In speaking with the IRS agent, I learned that, on the federal side, my 2014 return had been flagged as risky. I took some solace in that, but was quickly disappointed to learn that the IRS doesn’t always share this type of information with state tax agencies. Had that suspicion been shared, I could have been saved a lot of headaches.

But I just had to move ahead. I contacted my banks, credit card companies, insurance providers, and investment advisor to make sure they would be on notice for anything unusual and to implement a series of secondary checks for future approvals. I also notified one of the credit bureaus and asked they require additional proof for any new account applications. In addition, as advised, I filed a complaint with my local police department.

So after numerous calls and much time waiting on hold, I finally had everyone on notice and had my credit frozen. Unfortunately, my time on the phone was not at an end. I ended up getting a few more letters instructing me to call the IRS or my state tax departments to discuss updates. But I would not find out until after I called — and waited on hold — that nothing had changed. It was simply a case of the administrative logs being behind the actual point of progress. So the letters were being sent out after issues had already been resolved.

Did I mention that I had a lot of practice in exercising patience throughout this process?

Anyway, today, I have special numbers that I put on my tax returns. (I have also learned that if you have to call the IRS, it's best to call as early in the day as possible. File that tip away and hope you never need to use it!) Since the fraudulent filing, I have submitted returns that included both federal and state refunds. I had wondered how long it might take given the issues in the past, but all were processed within a reasonable amount of time.

Another item of interest in this process is related to the credit monitoring I was provided following the fraudulent filing. I was given an account with a commercial company that tracked my credit status; they created a special code and password so I was able to verify it was indeed them calling me. They contacted me and told me that they had received an alert that someone had tried to set up a retail credit card in my name. I confirmed that I had not made the attempt, at which point the credit monitoring service put me on a three-way call with the retail card company.

During the call, the retail company’s representative asked me for my Social Security number and date of birth. And, frankly, that set off a warning bell for me. As I had not placed the call myself, I could not be certain that I was really speaking with the retail company — and I said as much on the phone. I was surprised that the credit monitoring service would even find it appropriate that I be asked to provide those pieces of PII to a credit card company that I didn’t have (and didn’t want to have) an account with. I told them that, in my opinion, all they needed to know was that I hadn’t applied for the card and that the request should be denied.
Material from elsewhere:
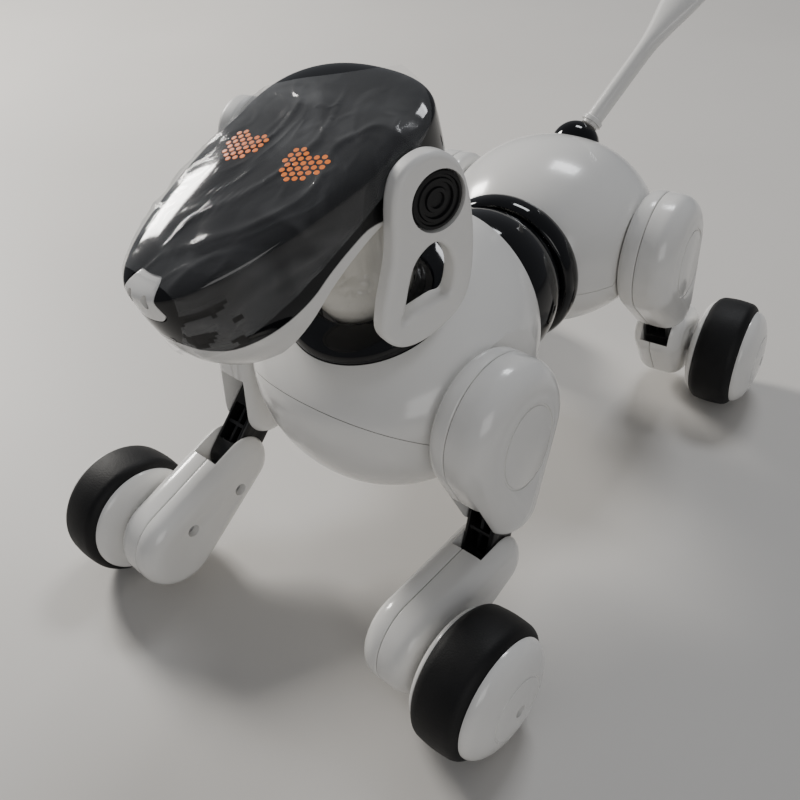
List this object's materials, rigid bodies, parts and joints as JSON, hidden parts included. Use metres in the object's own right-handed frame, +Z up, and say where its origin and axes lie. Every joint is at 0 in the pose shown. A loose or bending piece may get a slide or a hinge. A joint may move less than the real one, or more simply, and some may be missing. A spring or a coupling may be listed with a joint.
{
  "type": "robot dog toy",
  "caption": "Robot dog toy on four wheeled legs, with a dark visor head, ring-shaped ears, a turning waist and an upright tail.",
  "frame": {"origin": "centre of the bounding box on the ground under the dog", "axes": "+Z up, -Y the way the dog looks, +X the dog's left"},
  "size_m": [0.2134, 0.3222, 0.1998],
  "materials": {
    "white_shell": "glossy",
    "black_gloss": "glossy",
    "satin_black": "satin",
    "tyre_rubber": "matte",
    "circuit_board": "satin",
    "cell_wrap": "satin",
    "led_glow": "glossy",
    "clear_film": "clear film"
  },
  "bodies": {
    "chest": {"chest_shell_upper": "white_shell", "chest_shell_lower": "white_shell", "neck_collar": "black_gloss", "battery_door": "white_shell", "battery_pack": "cell_wrap", "main_board": "circuit_board", "speaker": "satin_black", "neck_servo": "satin_black", "waist_core": "black_gloss", "waist_servo": "satin_black"},
    "power_slider": {"power_switch": "satin_black"},
    "neck": {"neck_pod": "white_shell"},
    "head": {"visor": "black_gloss", "face_frame": "white_shell", "head_base": "white_shell", "nose_plate": "white_shell", "eye_panel": "circuit_board", "ear_hub_left": "black_gloss", "ear_hub_right": "black_gloss"},
    "left_ear": {"ear_left": "white_shell"},
    "right_ear": {"ear_right": "white_shell"},
    "rump": {"rump_rim": "black_gloss", "rump_shell_upper": "white_shell", "rump_shell_lower": "white_shell", "charge_port_cover": "satin_black", "tail_servo": "satin_black"},
    "tail_body": {"tail_base": "black_gloss", "tail": "white_shell"},
    "front_left_thigh": {"thigh_outer_front_left": "white_shell", "thigh_inner_front_left": "white_shell", "knee_link_front_left": "satin_black"},
    "front_left_shin": {"shin_outer_front_left": "white_shell", "shin_inner_front_left": "white_shell"},
    "front_left_wheel": {"tyre_front_left": "tyre_rubber", "hub_outer_front_left": "white_shell", "hub_inner_front_left": "white_shell"},
    "front_right_thigh": {"thigh_outer_front_right": "white_shell", "thigh_inner_front_right": "white_shell", "knee_link_front_right": "satin_black"},
    "front_right_shin": {"shin_outer_front_right": "white_shell", "shin_inner_front_right": "white_shell"},
    "front_right_wheel": {"tyre_front_right": "tyre_rubber", "hub_outer_front_right": "white_shell", "hub_inner_front_right": "white_shell"},
    "rear_left_thigh": {"thigh_outer_rear_left": "white_shell", "thigh_inner_rear_left": "white_shell", "knee_link_rear_left": "satin_black"},
    "rear_left_shin": {"shin_outer_rear_left": "white_shell", "shin_inner_rear_left": "white_shell"},
    "rear_left_wheel": {"tyre_rear_left": "tyre_rubber", "hub_outer_rear_left": "white_shell", "hub_inner_rear_left": "white_shell"},
    "rear_right_thigh": {"thigh_outer_rear_right": "white_shell", "thigh_inner_rear_right": "white_shell", "knee_link_rear_right": "satin_black"},
    "rear_right_shin": {"shin_outer_rear_right": "white_shell", "shin_inner_rear_right": "white_shell"},
    "rear_right_wheel": {"tyre_rear_right": "tyre_rubber", "hub_outer_rear_right": "white_shell", "hub_inner_rear_right": "white_shell"}
  },
  "joints": [
    {"name": "power_slide", "type": "slide", "parent": "chest", "child": "power_slider", "axis": [0, 1, 0], "range_m": [0, 0.004]},
    {"name": "neck_turn", "type": "hinge", "parent": "chest", "child": "neck", "pos_m": [0.00641, -0.06468, 0.12797], "axis": [0, -0.4226, 0.9063], "range_deg": [-35, 35]},
    {"name": "head_nod", "type": "hinge", "parent": "neck", "child": "head", "pos_m": [0.00641, -0.06968, 0.16597], "axis": [1, 0, 0], "range_deg": [-12, 12]},
    {"name": "left_ear_swing", "type": "hinge", "parent": "head", "child": "left_ear", "pos_m": [0.04481, -0.07462, 0.17595], "axis": [0.9703, -0.2419, 0], "range_deg": [-15, 20]},
    {"name": "right_ear_swing", "type": "hinge", "parent": "head", "child": "right_ear", "pos_m": [-0.03199, -0.07462, 0.17595], "axis": [0.9703, 0.2419, 0], "range_deg": [-15, 20]},
    {"name": "waist_turn", "type": "hinge", "parent": "chest", "child": "rump", "pos_m": [0.00641, -0.00288, 0.09697], "axis": [0, 0, 1], "range_deg": [-22, 5]},
    {"name": "tail_wag", "type": "hinge", "parent": "rump", "child": "tail_body", "pos_m": [-0.00727, 0.08709, 0.12447], "axis": [0.1063, -0.6991, 0.7071], "range_deg": [-17, 53]},
    {"name": "front_left_hip", "type": "hinge", "parent": "chest", "child": "front_left_thigh", "pos_m": [0.06071, -0.06468, 0.09397], "axis": [-1, 0, 0], "range_deg": [-21, 43]},
    {"name": "front_left_knee", "type": "hinge", "parent": "front_left_thigh", "child": "front_left_shin", "pos_m": [0.06071, -0.07051, 0.03417], "axis": [-1, 0, 0], "range_deg": [-53, 20]},
    {"name": "front_left_wheel_spin", "type": "hinge", "parent": "front_left_shin", "child": "front_left_wheel", "pos_m": [0.08851, -0.11068, 0.02597], "axis": [-1, 0, 0], "continuous": true},
    {"name": "front_right_hip", "type": "hinge", "parent": "chest", "child": "front_right_thigh", "pos_m": [-0.04789, -0.06468, 0.09397], "axis": [-1, 0, 0], "range_deg": [-50, 14]},
    {"name": "front_right_knee", "type": "hinge", "parent": "front_right_thigh", "child": "front_right_shin", "pos_m": [-0.04789, -0.09882, 0.04452], "axis": [-1, 0, 0], "range_deg": [-9, 64]},
    {"name": "front_right_wheel_spin", "type": "hinge", "parent": "front_right_shin", "child": "front_right_wheel", "pos_m": [-0.07569, -0.13538, 0.02597], "axis": [-1, 0, 0], "continuous": true},
    {"name": "rear_left_hip", "type": "hinge", "parent": "rump", "child": "rear_left_thigh", "pos_m": [0.0468, 0.07205, 0.09397], "axis": [0.9886, 0.1504, 0], "range_deg": [-49, 15]},
    {"name": "rear_left_knee", "type": "hinge", "parent": "rear_left_thigh", "child": "rear_left_shin", "pos_m": [0.04298, 0.09719, 0.03852], "axis": [0.9886, 0.1504, 0], "range_deg": [-18, 39]},
    {"name": "rear_left_wheel_spin", "type": "hinge", "parent": "rear_left_shin", "child": "rear_left_wheel", "pos_m": [0.06812, 0.11676, 0.02597], "axis": [0.9886, 0.1504, 0], "continuous": true},
    {"name": "rear_right_hip", "type": "hinge", "parent": "rump", "child": "rear_right_thigh", "pos_m": [-0.05443, 0.05665, 0.09397], "axis": [0.9886, 0.1504, 0], "range_deg": [-49, 15]},
    {"name": "rear_right_knee", "type": "hinge", "parent": "rear_right_thigh", "child": "rear_right_shin", "pos_m": [-0.05826, 0.08179, 0.03852], "axis": [0.9886, 0.1504, 0], "range_deg": [-18, 39]},
    {"name": "rear_right_wheel_spin", "type": "hinge", "parent": "rear_right_shin", "child": "rear_right_wheel", "pos_m": [-0.08808, 0.093, 0.02597], "axis": [0.9886, 0.1504, 0], "continuous": true}
  ]
}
After that call, I contacted the credit card fraud department directly — and they had no record of the application attempt. While it wasn’t proof positive of a scam, I was certainly glad I hadn’t handed over those pieces of information.
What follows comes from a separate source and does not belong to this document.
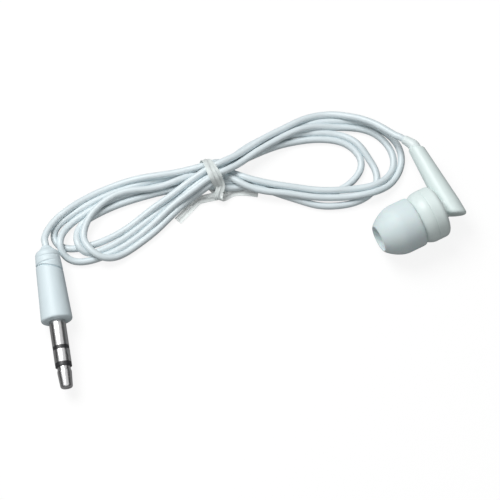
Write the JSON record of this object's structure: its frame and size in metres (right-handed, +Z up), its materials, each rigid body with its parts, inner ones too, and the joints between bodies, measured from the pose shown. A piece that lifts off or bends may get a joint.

I’ve thought a lot about what happened over the past year, and, as you might imagine, it’s been on my mind a lot lately. As a parent, I wonder how these types of breaches can impact our kids’ ability to protect their credit. I’ve now heard a number of stories about college students having fraudulent returns filed in their names and not finding out about it until after their parents’ returns are rejected.
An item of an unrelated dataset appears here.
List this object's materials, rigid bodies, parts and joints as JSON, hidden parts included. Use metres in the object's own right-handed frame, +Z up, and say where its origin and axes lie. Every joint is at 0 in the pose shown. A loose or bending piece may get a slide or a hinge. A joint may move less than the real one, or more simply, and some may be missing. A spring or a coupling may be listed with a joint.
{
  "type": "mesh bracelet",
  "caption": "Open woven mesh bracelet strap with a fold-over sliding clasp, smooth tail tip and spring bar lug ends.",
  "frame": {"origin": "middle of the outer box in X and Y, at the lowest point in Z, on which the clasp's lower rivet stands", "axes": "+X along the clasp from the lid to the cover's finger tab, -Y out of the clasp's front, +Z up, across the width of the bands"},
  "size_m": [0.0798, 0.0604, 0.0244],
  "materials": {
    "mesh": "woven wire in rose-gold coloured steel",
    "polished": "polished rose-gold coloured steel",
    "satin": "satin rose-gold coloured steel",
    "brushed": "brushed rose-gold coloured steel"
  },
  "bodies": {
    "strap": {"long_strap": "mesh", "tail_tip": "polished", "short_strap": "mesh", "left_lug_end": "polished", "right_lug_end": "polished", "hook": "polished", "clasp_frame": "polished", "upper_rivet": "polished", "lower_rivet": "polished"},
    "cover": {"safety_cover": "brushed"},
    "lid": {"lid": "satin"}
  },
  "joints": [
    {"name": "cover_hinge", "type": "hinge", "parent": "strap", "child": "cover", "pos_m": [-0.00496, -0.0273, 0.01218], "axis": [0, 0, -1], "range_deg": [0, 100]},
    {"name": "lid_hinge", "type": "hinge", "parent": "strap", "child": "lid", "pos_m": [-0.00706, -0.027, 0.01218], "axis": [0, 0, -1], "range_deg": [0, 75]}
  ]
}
And I can’t help but tie it to the work I do now for Wombat, which aims to prevent this from happening to other people. The ripple effects of a data breach are real; like my family, many others out there are facing hours of clean-up calls for problems they didn’t create. Cyber security awareness and training is about protecting people — employees, customers, and business partners — as much as it is about protecting organizations. Really, they are two sides of the same coin. Because when you have to devote so much personal time to correcting a problem that someone else caused for you, you can’t help but resent that someone else. It takes a lot to repair broken trust, and in the end, it could actually cost you your business.